Loofe was a 2011 graduate of Neligh-Oakdale, which is why a Hunter Bergman, a 2016 graduate, is raising awareness for the cause that is close to the hearts of those in Antelope County — anti-human trafficking.
Bergman is part of the Phi Beta Lambda Community Service Project team at Northeast Community College, whose goal is to raise awareness, educate the local communities and fundraise for anti-human trafficking efforts, including the Sydney Loofe Memorial Scholarship which was recently created.
The scholarship will be awarded to someone pursuing a career in criminal justice or a similar field that will help fight human trafficking.
Bergman said Loofe’s death played a huge role in why they decided to focus on human trafficking for their project. One of the theories with Loofe, whose body was found last December after being missing for nearly three weeks, was trafficking, although law enforcement have not confirmed that.
“George Loofe (her father) was my football coach,” Bergman said. “When the whole Sydney Loofe case went down — whether it had to do with human trafficking or not — we really wanted to capitalize on the safety aspect — social media and how dangerous that can be.”
Loofe met one of the persons of interest in her case via Tinder, an online dating app. Bergman said another key reason to raise awareness was the recent in O’Neill in March, which led to the arrest of two traffickers and the rescue of a female victim.
Bergman and the project team has partnered with the Set Me Free Project, a non-profit organization that was created about four years ago to cover the gap between awareness and education about human trafficking.
Stephanie Olson, CEO and president of the Set Me Free Project, said, they are educating people about potential targets.
“We noticed that there were a lot of things starting to happen in Nebraska with anti-trafficking coalitions and groups, but what we noticed was there was a gap in education. So there was a lot of awareness happening but, people were not talking to the targets of the traffickers,” she said.
Olson went on to say that only 1 to 2 percent of trafficked victims are actually rescued, which made the O’Neill case very special.
Arrested at an O’Neill hotel were Robert Dean, 61, of Valentine and Dosha Harris, 27, of Lincoln.

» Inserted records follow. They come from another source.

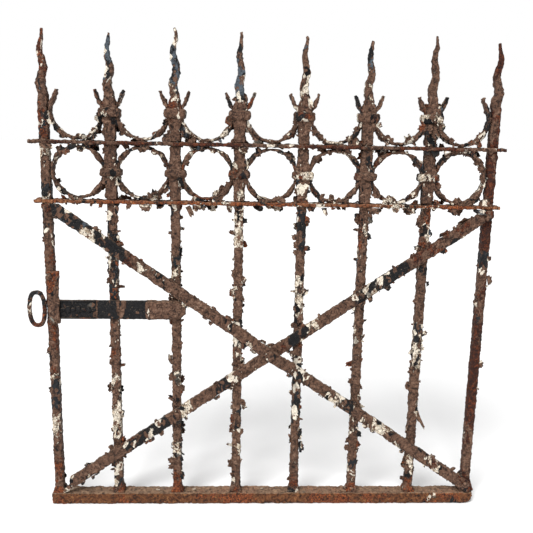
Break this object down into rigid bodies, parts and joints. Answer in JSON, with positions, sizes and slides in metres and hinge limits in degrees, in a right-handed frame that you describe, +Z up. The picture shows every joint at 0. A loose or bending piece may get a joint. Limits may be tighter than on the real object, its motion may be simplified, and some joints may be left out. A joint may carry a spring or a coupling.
{
  "type": "garden gate",
  "caption": "Wrought-iron garden gate leaf with flame-tipped verticals, a band of rings under open scrolls, crossed flat braces and a drop latch lever with a finger loop.",
  "frame": {"origin": "centre of the bottom rail's underside, midway between the leaf's faces", "axes": "+Z up along the verticals, -Y the leaf's front face (braces and latch), +X from the latch side to the hanging side"},
  "size_m": [0.9616, 0.0499, 0.99],
  "materials": {
    "painted_iron": "heavy peeling brown paint over cream and blue-black coats, with rust",
    "rusted_iron": "granular orange-brown rust with remains of paint",
    "black_iron": "black worn paint with a little rust"
  },
  "bodies": {
    "leaf": {"stile_left": "painted_iron", "bar_2": "painted_iron", "bar_3": "painted_iron", "bar_4": "painted_iron", "bar_5": "painted_iron", "bar_6": "painted_iron", "bar_7": "painted_iron", "stile_right": "painted_iron", "ring_1": "painted_iron", "ring_2": "painted_iron", "ring_3": "painted_iron", "ring_4": "painted_iron", "ring_5": "painted_iron", "ring_6": "painted_iron", "ring_7": "painted_iron", "scroll_1": "painted_iron", "scroll_2": "painted_iron", "scroll_3": "painted_iron", "scroll_4": "painted_iron", "scroll_5": "painted_iron", "scroll_6": "painted_iron", "scroll_7": "painted_iron", "collar_upper_2": "painted_iron", "collar_upper_3": "painted_iron", "collar_upper_4": "painted_iron", "collar_upper_5": "painted_iron", "collar_upper_6": "painted_iron", "collar_upper_7": "painted_iron", "collar_lower_2": "painted_iron", "collar_lower_3": "painted_iron", "collar_lower_4": "painted_iron", "collar_lower_5": "painted_iron", "collar_lower_6": "painted_iron", "collar_lower_7": "painted_iron", "brace_fall": "painted_iron", "brace_rise": "painted_iron", "rail_upper": "rusted_iron", "rail_lower": "rusted_iron", "rail_bottom": "rusted_iron", "centre_washer": "rusted_iron", "latch_guide": "rusted_iron", "brace_rivet_upper_left": "rusted_iron", "brace_rivet_upper_right": "rusted_iron", "brace_rivet_lower_right": "rusted_iron", "brace_rivet_fall_3": "rusted_iron", "brace_rivet_fall_6": "rusted_iron", "brace_rivet_rise_3": "rusted_iron", "brace_rivet_rise_6": "rusted_iron", "guide_rivet": "rusted_iron", "centre_rivet": "rusted_iron", "latch_pivot": "rusted_iron"},
    "latch": {"latch_lever": "black_iron", "latch_loop": "black_iron"}
  },
  "joints": [
    {"name": "latch_lift", "type": "hinge", "parent": "leaf", "child": "latch", "pos_m": [-0.1905, -0.0131, 0.4355], "axis": [0, 1, 0], "range_deg": [0, 7.5]}
  ]
}
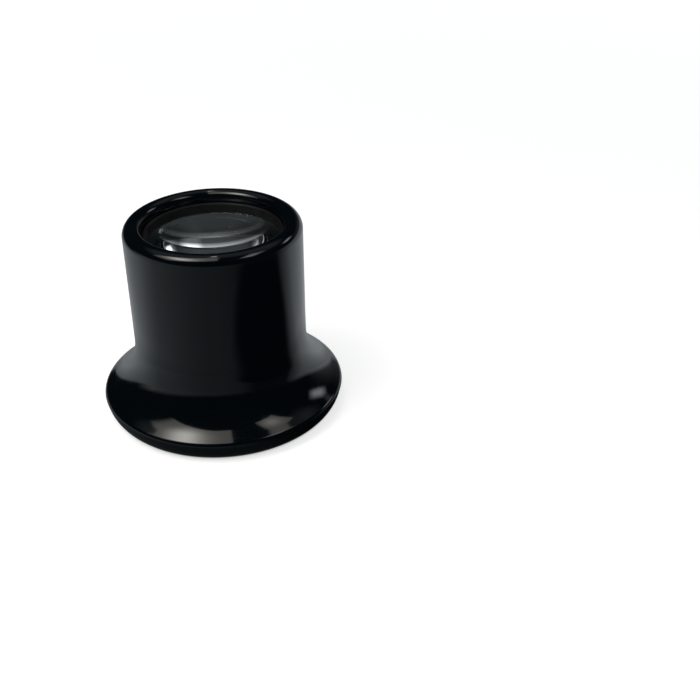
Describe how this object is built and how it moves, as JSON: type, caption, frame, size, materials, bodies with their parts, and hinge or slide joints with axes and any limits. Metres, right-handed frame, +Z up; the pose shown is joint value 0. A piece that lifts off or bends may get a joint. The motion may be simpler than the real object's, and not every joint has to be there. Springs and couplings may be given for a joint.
{
  "type": "eye loupe",
  "caption": "Black moulded eye loupe: a straight barrel on a flared eye cup, holding a thick biconvex lens behind a press-in ring.",
  "frame": {"origin": "centre of the eye cup's rim, on the surface that the loupe stands on", "axes": "+Z up the optical axis, from the eye to the lens end; X and Y are alike, because every piece is round about Z"},
  "size_m": [0.036, 0.036, 0.0291],
  "materials": {
    "housing_plastic": "polished black outside, satin black inside and under the parting line",
    "lens_glass": "clear polished faces, ground edge",
    "ring_plastic": "satin black"
  },
  "bodies": {
    "root": {"eyecup_housing": "housing_plastic", "magnifier_lens": "lens_glass", "lens_retaining_ring": "ring_plastic"}
  },
  "joints": []
}
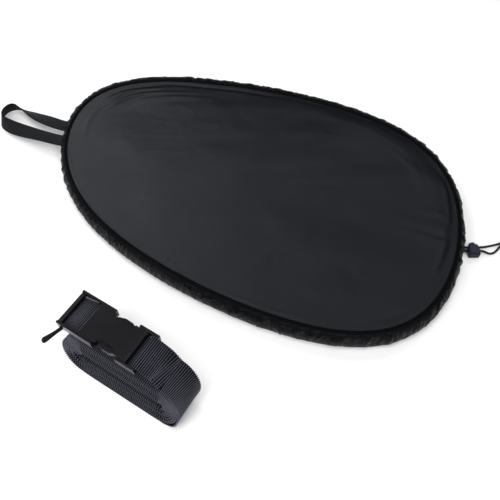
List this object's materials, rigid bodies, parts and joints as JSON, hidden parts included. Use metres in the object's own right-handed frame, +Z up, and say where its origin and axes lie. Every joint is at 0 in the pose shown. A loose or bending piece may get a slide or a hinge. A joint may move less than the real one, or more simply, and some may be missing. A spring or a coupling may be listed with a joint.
{
  "type": "kayak cockpit cover",
  "caption": "Soft oval cockpit cover with a gathered drawcord hem, a sprung cord lock and a webbing grab loop, with its wound tie-down strap and side-release buckle.",
  "frame": {"origin": "middle of the cover's outline, on the plane that the hem rests on", "axes": "+X runs along the cover towards the cord lock, -X towards the grab loop, +Z up through the panel"},
  "size_m": [0.9618, 0.6676, 0.089],
  "materials": {
    "panel_fabric": "satin coated nylon",
    "hem_fabric": "gathered coated nylon",
    "binding_tape": "woven binding tape",
    "loop_webbing": "flat woven webbing",
    "strap_webbing": "ribbed woven webbing",
    "elastic_cord": "braided sleeve",
    "buckle_plastic": "satin moulded",
    "lock_plastic": "semi-gloss moulded",
    "spring_steel": "drawn wire"
  },
  "bodies": {
    "cover": {"top_panel": "panel_fabric", "hem_band": "hem_fabric", "hem_casing": "hem_fabric", "seam_binding": "binding_tape", "shock_cord": "elastic_cord", "cord_exit_tab": "binding_tape", "cord_tail_upper": "elastic_cord", "cord_tail_lower": "elastic_cord", "cord_knot": "elastic_cord", "loop_anchor": "loop_webbing"},
    "loop": {"grab_loop": "loop_webbing"},
    "cord_lock": {"cord_lock_barrel": "lock_plastic", "cord_lock_spring": "spring_steel"},
    "lock_button": {"cord_lock_plunger": "lock_plastic"},
    "strap": {"strap_roll": "strap_webbing", "strap_end_web": "strap_webbing", "strap_tail": "strap_webbing", "buckle_female": "buckle_plastic"},
    "buckle_plug": {"buckle_male": "buckle_plastic", "strap_lead": "strap_webbing"},
    "prong_near_arm": {"prong_near": "buckle_plastic"},
    "prong_far_arm": {"prong_far": "buckle_plastic"}
  },
  "joints": [
    {"name": "loop_lift", "type": "hinge", "parent": "cover", "child": "loop", "pos_m": [-0.3643, -0.0054, 0.025], "axis": [-0.2991, 0.9542, 0], "range_deg": [0, 100]},
    {"name": "lock_slide", "type": "slide", "parent": "cover", "child": "cord_lock", "axis": [0.9397, 0.342, 0], "range_m": [-0.006, 0]},
    {"name": "lock_press", "type": "slide", "parent": "cord_lock", "child": "lock_button", "axis": [0.342, -0.9397, 0], "range_m": [0, 0.003], "stiffness_N_per_m": 1000, "springref_m": -0.004, "deforming": ["cord_lock_spring"]},
    {"name": "strap_lift", "type": "slide", "parent": "cover", "child": "strap", "axis": [0, 0, 1], "range_m": [0, 0.1]},
    {"name": "buckle_release", "type": "slide", "parent": "strap", "child": "buckle_plug", "axis": [0.9781, -0.2079, 0], "range_m": [0, 0.048], "deforming": ["prong_near", "prong_far"]},
    {"name": "prong_far_squeeze", "type": "hinge", "parent": "buckle_plug", "child": "prong_far_arm", "pos_m": [-0.01858, -0.34802, 0.0808], "axis": [0, 0, 1], "range_deg": [0, 7], "stiffness_Nm_per_rad": 0.6},
    {"name": "prong_near_squeeze", "type": "hinge", "parent": "buckle_plug", "child": "prong_near_arm", "pos_m": [-0.02523, -0.37932, 0.0808], "axis": [0, 0, 1], "range_deg": [-7, 0], "stiffness_Nm_per_rad": 0.6}
  ],
  "couplings": [
    {"joint": "prong_near_squeeze", "follows": "prong_far_squeeze", "ratio": -1}
  ]
}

The age of the rescued victim was not released to protect her identity.
“The targets are youth,” she said. “We realized that no one is going to the schools telling the kids this and no one is talking to the parents, so we started working in that arena to cover that gap and to stop trafficking before it starts.”
When Bergman reached out to partner with the Set Me Free Project, Olson jumped at the opportunity. The Set Me Free Project was already working with the Loofe family on a scholarship fund, as well as working on the #traffickingstopswithme campaign, so they naturally joined forces.
The #traffickingstopswithme campaign involves going to business and organizations and providing consistent training for their staff to be watching out for not only victims, but also for potential victims and grooming situations, in exchange for a small annual sponsorship.
Olson said Nebraska is a hotspot for human trafficking for several reasons, the first being the presence of Interstate 80 running through the state.
“It is a huge way that people can not only travel but traffic — traffic drugs, traffic people, whatever that may be,” she said.
Although I-80 doesn’t run through Antelope County, rural Nebraska areas are also hit heavily because so many people are trusting. Olson said people are not as cautious about strangers in rural areas.
“Number one, people don’t expect it to happen,” Olson said. “We’re Nebraska nice. We’re trusting, we’re nice people, and I think we kind of expect that to happen — people to be nice and trusting.”
Another contributing factor to human trafficking in rural Nebraska areas is social media, which is one of the number one ways traffickers are targeting youth, according to Olson. Rural areas are connected to the world very quickly and very easily due to technology.
Bergman and his team will compete with their fundraiser project at the PBL national competition June 22-24 in Baltimore, MD. Sixty percent of the money raised during the project will go to the Set Me Free Project, and the other 40 percent will go toward the Sydney Loofe Memorial Scholarship.